大儿子伸出手,白白的小手胡乱摸了摸王秀兰的脸,蹭了一手血,六个月大的孩子不会说话,只能发出“啊啊”的声音,笨拙地安慰着自己的母亲。

王秀兰怔怔地看着大儿子,眼泪又下来了。

她曾经想过离开,但所有人都在劝她。

刚嫁过来的那天她被喝醉的丈夫暴打,身上青一块紫一块的,哭闹着想回娘家的时候,有人说:“刚进门就要走,回去谁都笑话你,沈根这人条件不错,上头也没有公婆要你伺候,你就安心过吧,错不了。”

怀孕的时候她被丈夫打到差点儿流产,躺在医院病床上的时候,有人说:“你这挺个肚子,能去哪儿啊?你娘家人也不要你,你现在出去工作都找不到。”
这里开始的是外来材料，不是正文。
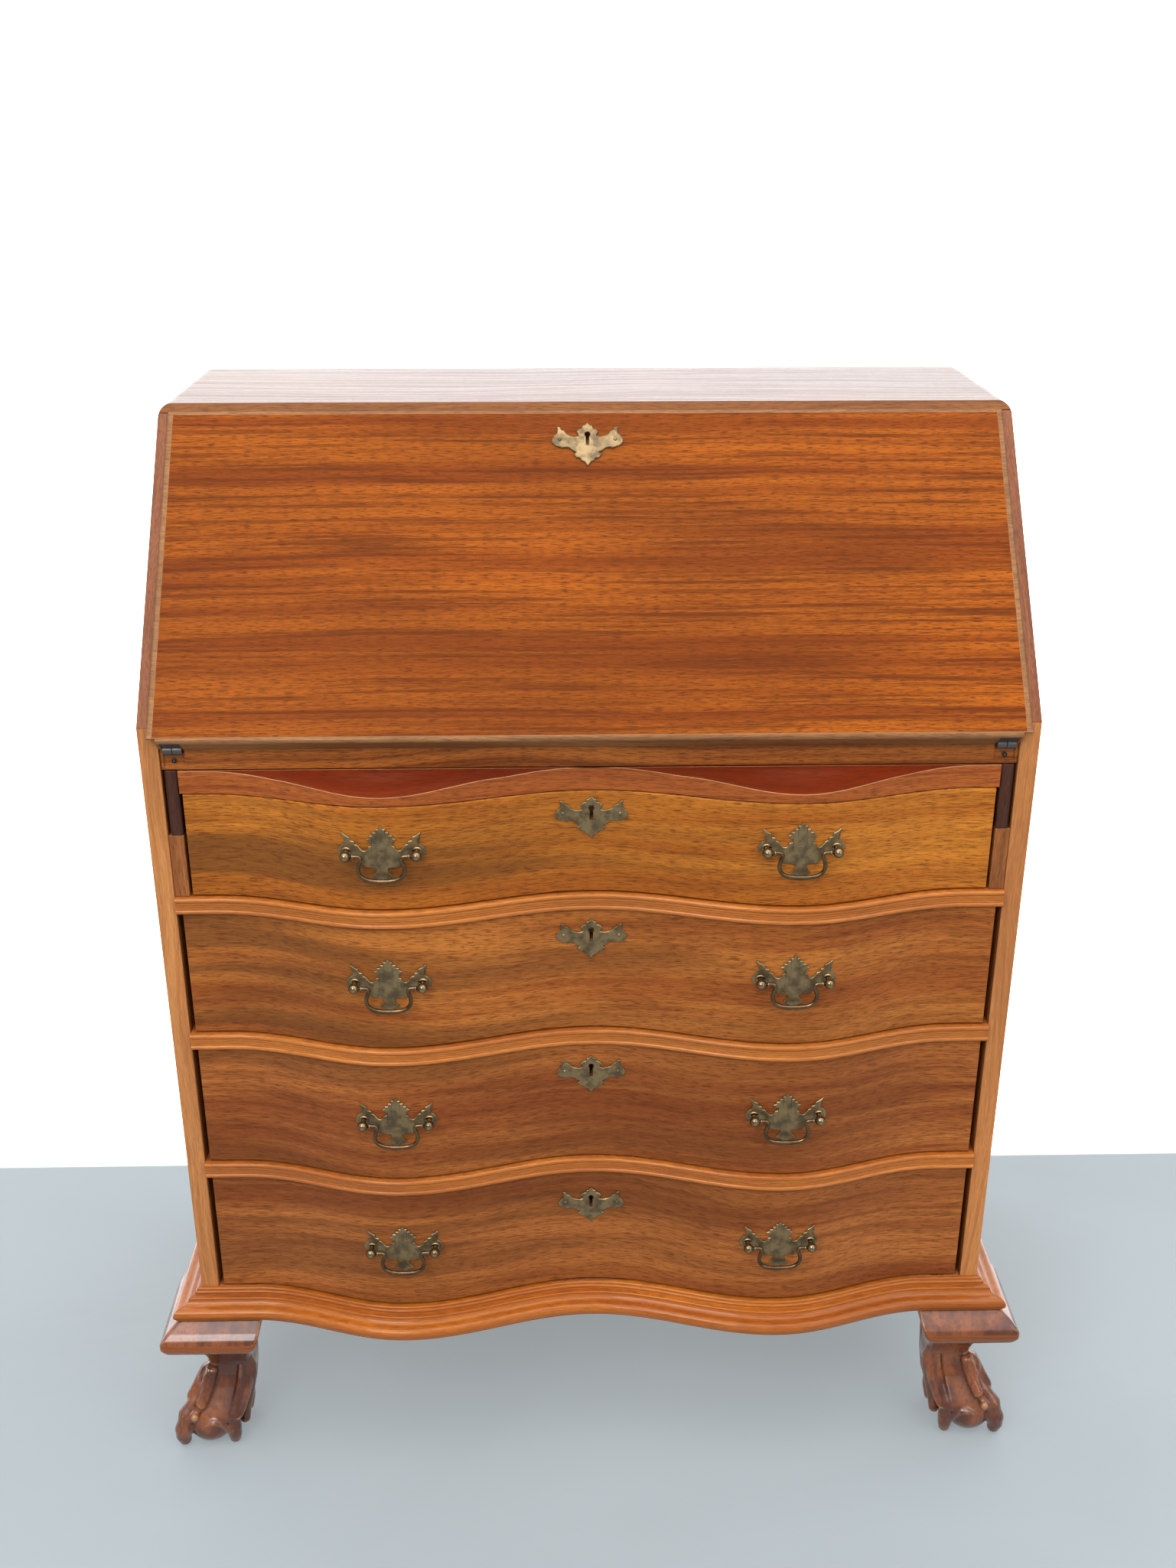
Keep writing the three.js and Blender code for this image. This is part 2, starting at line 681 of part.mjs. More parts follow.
// The lid is drawn lying in its own frame: X across, Y up the slant from the hinge line, Z outwards.
function lid(parent) {
  const group = groupAt(parent, 0, hingeSetback, writingTop);
  group.rotation.x = slantAngle;

  const slab = block([-fittedHalf, 0, 0], [fittedHalf, lidLength, lidThickness]);
  const lipHalf = innerHalf + lipOverlap;
  const lip = block([-lipHalf, lipStart, lidThickness - lipThickness], [lipHalf, lidLength, lidThickness]);
  const near = hingeOuter - 2 * knuckleLength - 2 * hingeClearance;
  const far = hingeOuter + hingeClearance;
  const pockets = [
    [near, far],
    [-far, -near],
  ].flatMap(([x0, x1]) => [
    rodX(knuckleRadius + hingeClearance, x0, x1, 16),
    block([x0, -1, 0], [x1, leafThickness + 2 * hingeClearance, leafHeight + hingeClearance]),
  ]);
  const keyY = lidLength - lidKeyholeDrop;
  const keyhole = prismZ(keyholeShape(), -1, 2 * lidThickness).translate(0, keyY, 0);
  piece(group, 'lid_panel', cut(joined(slab, lip), ...pockets, keyhole), 'mahogany');

  const plateLow = lidThickness + jointGap;
  const plate = prismZ(shapeOf(mirrored(keyplateHalf)), plateLow, plateLow + plateThickness);
  piece(group, 'lid_keyplate', cut(plate.translate(0, keyY, 0), keyhole), 'antiqueBrass');

  const inner = hingeOuter - 2 * knuckleLength;
  const outer = hingeOuter - knuckleLength - jointGap;
  const knuckle = rodX(knuckleRadius, inner, outer);
  const bore = rodX(hingePinRadius + hingeClearance, inner - 1, outer + 1, 8);
  const leafFront = hingeClearance / 2;
  const leaf = block(
    [inner, leafFront, knuckleRadius + jointGap],
    [hingeOuter, leafFront + leafThickness, leafHeight],
  );
  const neck = block([inner, leafFront, hingePinRadius + 1], [outer, leafFront + leafThickness, knuckleRadius + 1]);
  const hinge = cut(joined(knuckle, leaf, neck), bore);
  piece(group, 'lid_hinge_right', hinge, 'steel');
  piece(group, 'lid_hinge_left', hinge, 'steel').scale.x = -1;
}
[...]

生了孩子之后,她想这回总算能离开了,出去自己找份工作也饿不死,这时又有人说:“将就着过呗,孩子都有了,离了以后谁还要你?”

妥协有第一次就有第二次,有第二次就有第三次。

这一将就就是二十几年。

两个儿子的出生并没有让沈根和王秀兰的关系缓和多少,因为大儿子身体弱,经常需要吃一些药和有营养的东西,家里的开销比以往大了不少。
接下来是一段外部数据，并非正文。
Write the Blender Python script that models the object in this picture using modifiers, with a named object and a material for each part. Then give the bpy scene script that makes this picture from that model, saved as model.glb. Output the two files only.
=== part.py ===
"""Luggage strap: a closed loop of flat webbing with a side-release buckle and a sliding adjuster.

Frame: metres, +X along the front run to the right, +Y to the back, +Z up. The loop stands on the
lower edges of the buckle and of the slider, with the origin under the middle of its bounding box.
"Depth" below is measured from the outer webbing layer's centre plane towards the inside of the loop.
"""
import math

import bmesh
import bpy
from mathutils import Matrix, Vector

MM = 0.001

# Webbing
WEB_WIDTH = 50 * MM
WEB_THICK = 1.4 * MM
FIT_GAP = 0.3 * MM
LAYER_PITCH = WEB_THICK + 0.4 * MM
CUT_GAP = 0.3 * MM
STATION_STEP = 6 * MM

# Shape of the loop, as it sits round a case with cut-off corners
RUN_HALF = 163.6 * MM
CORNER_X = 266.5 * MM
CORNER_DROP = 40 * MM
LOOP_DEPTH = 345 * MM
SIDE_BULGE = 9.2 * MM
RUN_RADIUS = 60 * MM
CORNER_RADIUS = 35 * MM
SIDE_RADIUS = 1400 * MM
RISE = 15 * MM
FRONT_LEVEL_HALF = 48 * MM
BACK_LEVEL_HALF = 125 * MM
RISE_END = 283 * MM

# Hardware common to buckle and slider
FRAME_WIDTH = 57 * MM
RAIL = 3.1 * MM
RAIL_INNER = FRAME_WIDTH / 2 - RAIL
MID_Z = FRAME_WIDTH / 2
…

公婆给沈根留下的钱早就被挥霍得不剩什么,王秀兰给孩子买药的钱都是偷偷从丈夫的酒钱里拿,但沈根到底也不是傻子,王秀兰的小动作很快被他发现了。

那天是他们争吵最激烈的一次,沈根面容扭曲,抄起凳子往王秀兰身上砸,男人的怒骂和女人的惨叫吵醒了两个孩子。